1. Bell locality can be parsed to include statistical independence between A and B.
2. Statistical dependence between A and B is sufficient to cause experimental violation of inequalities which are based on the (formal) assumption of statistical independence between A and B.
3. The statistical dependence is produced via local channels.
4. So, experimental violation of inequalities based on Bell locality doesn't imply nonlocality.
5. Formally, Bell locality entails that the joint probability of the entangled state be factorable into the product of the individual probabilities for A and B.
6. Bell locality is incompatible with the QM requirement that the entangled state representation be nonfactorable.
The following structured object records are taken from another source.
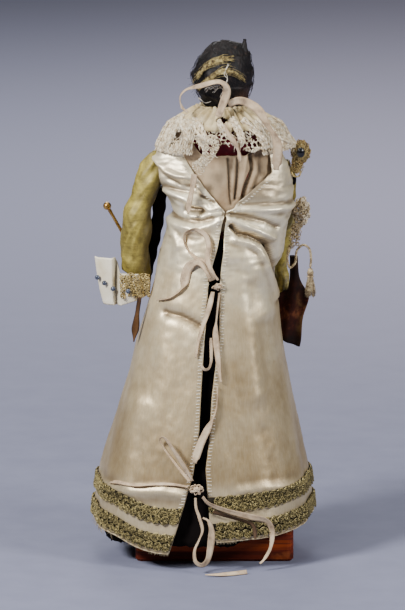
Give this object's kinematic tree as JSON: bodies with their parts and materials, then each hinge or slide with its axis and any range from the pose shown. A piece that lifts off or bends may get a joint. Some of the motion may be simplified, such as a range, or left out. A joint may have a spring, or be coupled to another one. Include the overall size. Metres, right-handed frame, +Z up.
{
  "type": "dressed wax statuette",
  "caption": "Small dressed wax figure on a wooden block, in a satin gown tied with ribbons at the back, with lace collar, silk sleeves, braid hem and a brass rod.",
  "frame": {"origin": "on the underside of the wooden block, at its centre", "axes": "+Z up, the figure faces -Y, its back is towards +Y and its left hand towards +X"},
  "size_m": [0.1812, 0.1775, 0.4188],
  "materials": {
    "mahogany": "worn varnish, grain along the length",
    "dark_cloth": "matt dark cloth",
    "red_cloth": "matt dark red cloth",
    "blouse_cloth": "soft ivory cloth",
    "satin": "aged ivory satin",
    "braid": "tarnished looped metal thread",
    "lace": "open cotton lace",
    "wax": "flesh-coloured wax",
    "hair": "dark wrapped hair",
    "straw": "frayed plant fibre",
    "olive_silk": "yellow-green silk",
    "cream_cloth": "cream cloth",
    "gold_lace": "gold thread lace",
    "bead": "small grey-blue beads",
    "brass": "polished",
    "brown_cloth": "brown braid strip",
    "brocade": "gold brocade",
    "black_stone": "black, polished",
    "velvet": "worn dark red-brown velvet",
    "ribbon": "narrow silk ribbon",
    "cord": "twisted gold cord"
  },
  "bodies": {
    "root": {"base": "mahogany", "under_skirt": "dark_cloth", "bodice": "red_cloth", "under_blouse": "blouse_cloth", "gown": "satin", "hem_braid_upper": "braid", "hem_braid_lower": "braid", "lace_collar": "lace", "lace_fall": "lace", "head": "wax", "hair": "hair", "straw_band_upper": "straw", "straw_band_lower": "straw", "sleeve_left": "olive_silk", "cuff_left": "cream_cloth", "cuff_lace_left": "gold_lace", "cuff_bead_1": "bead", "cuff_bead_2": "bead", "cuff_bead_3": "bead", "cuff_bead_4": "bead", "hand_left": "wax", "rod": "brass", "strip_left": "brown_cloth", "sleeve_right": "olive_silk", "hand_right": "wax", "shoulder_ornament": "brocade", "shoulder_stone": "black_stone", "lace_tuft_right": "lace", "velvet_cloth": "velvet", "tassel_cord": "cord", "tassel": "cord", "waist_knot": "ribbon", "hem_knot": "ribbon", "ribbon_nape": "ribbon", "ribbon_strap": "ribbon", "ribbon_shoulder": "ribbon", "ribbon_collar": "ribbon", "ribbon_waist_loop": "ribbon", "ribbon_waist_left": "ribbon", "ribbon_waist_low": "ribbon", "ribbon_waist_long": "ribbon", "ribbon_curl": "ribbon", "ribbon_slit": "ribbon", "ribbon_hem_loop": "ribbon", "ribbon_hem_right": "ribbon", "ribbon_hem_hanging": "ribbon", "ribbon_hem_left": "ribbon", "ribbon_hem_dark": "ribbon", "ribbon_floor": "ribbon"}
  },
  "joints": []
}
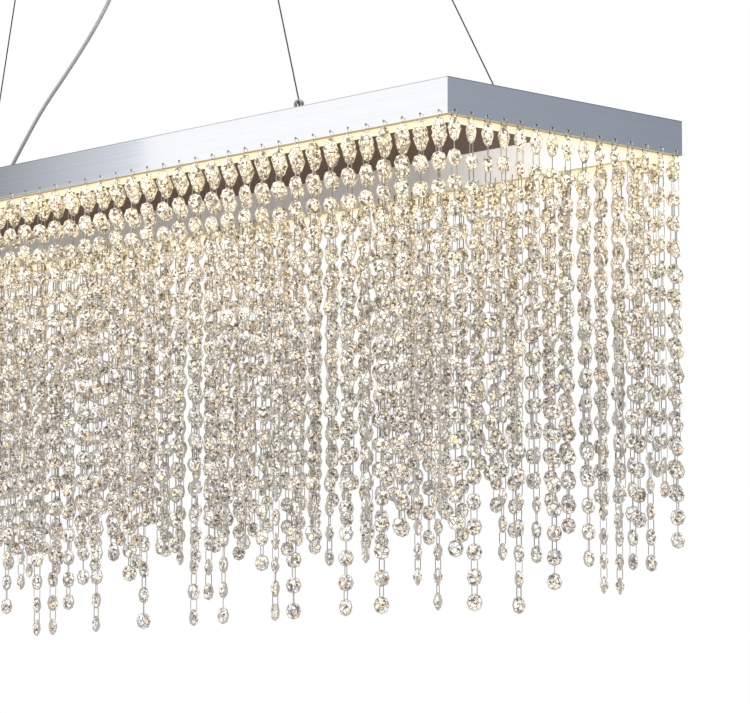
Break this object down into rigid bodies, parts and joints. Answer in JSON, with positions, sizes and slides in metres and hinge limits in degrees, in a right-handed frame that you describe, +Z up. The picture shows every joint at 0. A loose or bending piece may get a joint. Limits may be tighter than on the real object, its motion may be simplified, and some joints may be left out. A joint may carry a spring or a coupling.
{
  "type": "linear crystal chandelier",
  "caption": "Long open rectangular chandelier: lit channel frame on steel wires under a flat canopy, with curtains of hanging octagon crystals along its sides.",
  "frame": {"origin": "middle of the ceiling bracket's upper face, where the lamp is screwed to the ceiling", "axes": "+Z up, +X along the long side, -Y is the long side that faces the viewer"},
  "size_m": [1.235, 0.313, 0.7886],
  "materials": {
    "crystal": "polished, cut",
    "rail_chrome": "polished",
    "profile_aluminium": "anodised",
    "led_tape": "lit",
    "diffuser_acrylic": "clear",
    "gripper_chrome": "plated",
    "wire_steel": "stranded",
    "canopy_chrome": "polished",
    "bracket_steel": "zinc plated",
    "driver_plastic": "moulded",
    "terminal_plastic": "moulded",
    "ferrule_black": "black",
    "cord_clear": "clear jacket",
    "grip_plastic": "translucent",
    "panel_brown": "matt"
  },
  "bodies": {
    "lamp": {"back_diffuser": "diffuser_acrylic", "back_led_profile": "profile_aluminium", "back_led_tape": "led_tape", "back_rail": "rail_chrome", "canopy_cord_grip": "grip_plastic", "canopy_cover": "canopy_chrome", "canopy_screws": "gripper_chrome", "ceiling_bracket": "bracket_steel", "corner_angles": "bracket_steel", "frame_cord_grip": "grip_plastic", "front_diffuser": "diffuser_acrylic", "front_led_profile": "profile_aluminium", "front_led_tape": "led_tape", "front_rail": "rail_chrome", "gripper_body_1": "gripper_chrome", "gripper_body_2": "gripper_chrome", "gripper_body_3": "gripper_chrome", "gripper_body_4": "gripper_chrome", "gripper_nuts": "gripper_chrome", "led_driver": "driver_plastic", "left_diffuser": "diffuser_acrylic", "left_led_profile": "profile_aluminium", "left_led_tape": "led_tape", "left_rail": "rail_chrome", "panel_screws": "bracket_steel", "power_cord": "cord_clear", "right_diffuser": "diffuser_acrylic", "right_led_profile": "profile_aluminium", "right_led_tape": "led_tape", "right_rail": "rail_chrome", "suspension_wire_1": "wire_steel", "suspension_wire_2": "wire_steel", "suspension_wire_3": "wire_steel", "suspension_wire_4": "wire_steel", "terminal_block": "terminal_plastic", "top_panel": "panel_brown", "wire_ferrules": "ferrule_black", "wire_saddles": "rail_chrome"},
    "front_strands_1": {"front_strands_1": "crystal"},
    "front_strands_2": {"front_strands_2": "crystal"},
    "front_strands_3": {"front_strands_3": "crystal"},
    "front_inner_strands_1": {"front_inner_strands_1": "crystal"},
    "front_inner_strands_2": {"front_inner_strands_2": "crystal"},
    "front_inner_strands_3": {"front_inner_strands_3": "crystal"},
    "back_strands_1": {"back_strands_1": "crystal"},
    "back_strands_2": {"back_strands_2": "crystal"},
    "back_strands_3": {"back_strands_3": "crystal"},
    "back_inner_strands_1": {"back_inner_strands_1": "crystal"},
    "back_inner_strands_2": {"back_inner_strands_2": "crystal"},
    "back_inner_strands_3": {"back_inner_strands_3": "crystal"},
    "right_strands": {"right_strands": "crystal"},
    "left_strands": {"left_strands": "crystal"},
    "gripper_plunger_1": {"gripper_plunger_1": "gripper_chrome"},
    "gripper_plunger_2": {"gripper_plunger_2": "gripper_chrome"},
    "gripper_plunger_3": {"gripper_plunger_3": "gripper_chrome"},
    "gripper_plunger_4": {"gripper_plunger_4": "gripper_chrome"}
  },
  "joints": [
    {"name": "front_strands_1_swing", "type": "hinge", "parent": "lamp", "child": "front_strands_1", "pos_m": [0.407, -0.1495, -0.3485], "axis": [-1, 0, 0], "range_deg": [0, 15]},
    {"name": "front_strands_2_swing", "type": "hinge", "parent": "lamp", "child": "front_strands_2", "pos_m": [0, -0.1495, -0.3485], "axis": [-1, 0, 0], "range_deg": [0, 15]},
    {"name": "front_strands_3_swing", "type": "hinge", "parent": "lamp", "child": "front_strands_3", "pos_m": [-0.407, -0.1495, -0.3485], "axis": [-1, 0, 0], "range_deg": [0, 15]},
    {"name": "front_inner_strands_1_swing", "type": "hinge", "parent": "lamp", "child": "front_inner_strands_1", "pos_m": [0.407, -0.1265, -0.3485], "axis": [1, 0, 0], "range_deg": [0, 15]},
    {"name": "front_inner_strands_2_swing", "type": "hinge", "parent": "lamp", "child": "front_inner_strands_2", "pos_m": [0, -0.1265, -0.3485], "axis": [1, 0, 0], "range_deg": [0, 15]},
    {"name": "front_inner_strands_3_swing", "type": "hinge", "parent": "lamp", "child": "front_inner_strands_3", "pos_m": [-0.407, -0.1265, -0.3485], "axis": [1, 0, 0], "range_deg": [0, 15]},
    {"name": "back_strands_1_swing", "type": "hinge", "parent": "lamp", "child": "back_strands_1", "pos_m": [-0.407, 0.1495, -0.3485], "axis": [1, 0, 0], "range_deg": [0, 15]},
    {"name": "back_strands_2_swing", "type": "hinge", "parent": "lamp", "child": "back_strands_2", "pos_m": [0, 0.1495, -0.3485], "axis": [1, 0, 0], "range_deg": [0, 15]},
    {"name": "back_strands_3_swing", "type": "hinge", "parent": "lamp", "child": "back_strands_3", "pos_m": [0.407, 0.1495, -0.3485], "axis": [1, 0, 0], "range_deg": [0, 15]},
    {"name": "back_inner_strands_1_swing", "type": "hinge", "parent": "lamp", "child": "back_inner_strands_1", "pos_m": [-0.407, 0.1265, -0.3485], "axis": [-1, 0, 0], "range_deg": [0, 15]},
    {"name": "back_inner_strands_2_swing", "type": "hinge", "parent": "lamp", "child": "back_inner_strands_2", "pos_m": [0, 0.1265, -0.3485], "axis": [-1, 0, 0], "range_deg": [0, 15]},
    {"name": "back_inner_strands_3_swing", "type": "hinge", "parent": "lamp", "child": "back_inner_strands_3", "pos_m": [0.407, 0.1265, -0.3485], "axis": [-1, 0, 0], "range_deg": [0, 15]},
    {"name": "right_strands_swing", "type": "hinge", "parent": "lamp", "child": "right_strands", "pos_m": [0.6105, 0, -0.3485], "axis": [0, -1, 0], "range_deg": [0, 15]},
    {"name": "left_strands_swing", "type": "hinge", "parent": "lamp", "child": "left_strands", "pos_m": [-0.6105, 0, -0.3485], "axis": [0, 1, 0], "range_deg": [0, 15]},
    {"name": "plunger_1_push", "type": "slide", "parent": "lamp", "child": "gripper_plunger_1", "axis": [0, 0, 1], "range_m": [0, 0.002], "stiffness_N_per_m": 300, "springref_m": -0.002},
    {"name": "plunger_2_push", "type": "slide", "parent": "lamp", "child": "gripper_plunger_2", "axis": [0, 0, 1], "range_m": [0, 0.002], "stiffness_N_per_m": 300, "springref_m": -0.002},
    {"name": "plunger_3_push", "type": "slide", "parent": "lamp", "child": "gripper_plunger_3", "axis": [0, 0, 1], "range_m": [0, 0.002], "stiffness_N_per_m": 300, "springref_m": -0.002},
    {"name": "plunger_4_push", "type": "slide", "parent": "lamp", "child": "gripper_plunger_4", "axis": [0, 0, 1], "range_m": [0, 0.002], "stiffness_N_per_m": 300, "springref_m": -0.002}
  ]
}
7. This nonfactorability or quantum nonseparability reflects the (locally produced) statistical dependencies required for the experimental production of entanglement.
8. Experimental loopholes notwithstanding, no Bell local theory can possibly reproduce the full range of QM predictions or experimental results wrt entangled states.
9. None of this implies the existence of nonlocality in Nature -- which is contrary to your idea that, in your words:
akhmeteli said:Yes, that would certainly be a good evidence of nonlocality (I mean if violations of the genuine Bell inequalities, without loopholes, are demonstrated experimentally).
10. None of this implies that SQM (associated with Bell's theorem) is a nonlocal theory -- which is contrary to your idea that, in your words:
akhmeteli said:To get such nonlocality in the Bell theorem you need something extra - such as the projection postulate. And this postulate generates nonlocality in a very direct way: indeed, according to this postulate, as soon as you measure a projection of spin of one particle of a singlet, the value of the projection of spin of the other particle immediately becomes determined, no matter how far from each other the particles are, and this is what the Bell theorem is about..
11. In fact, the standard QM methodology and account (including the projection postulate and any quantum level models associated with a particular experimental setup) is based on the (at least tacit, but explicit in the case of some models) assumption that there's a locally produced relationship between quantum disturbances analyzed at spacelike separations. (eg., in the case of Aspect et al experiments using atomic calcium cascades to produce entangled photons, the entangling relationship is assumed to be produced at emission -- and the experimental design must entail statistical dependence between A and B in order to pair photons emitted by the same atom).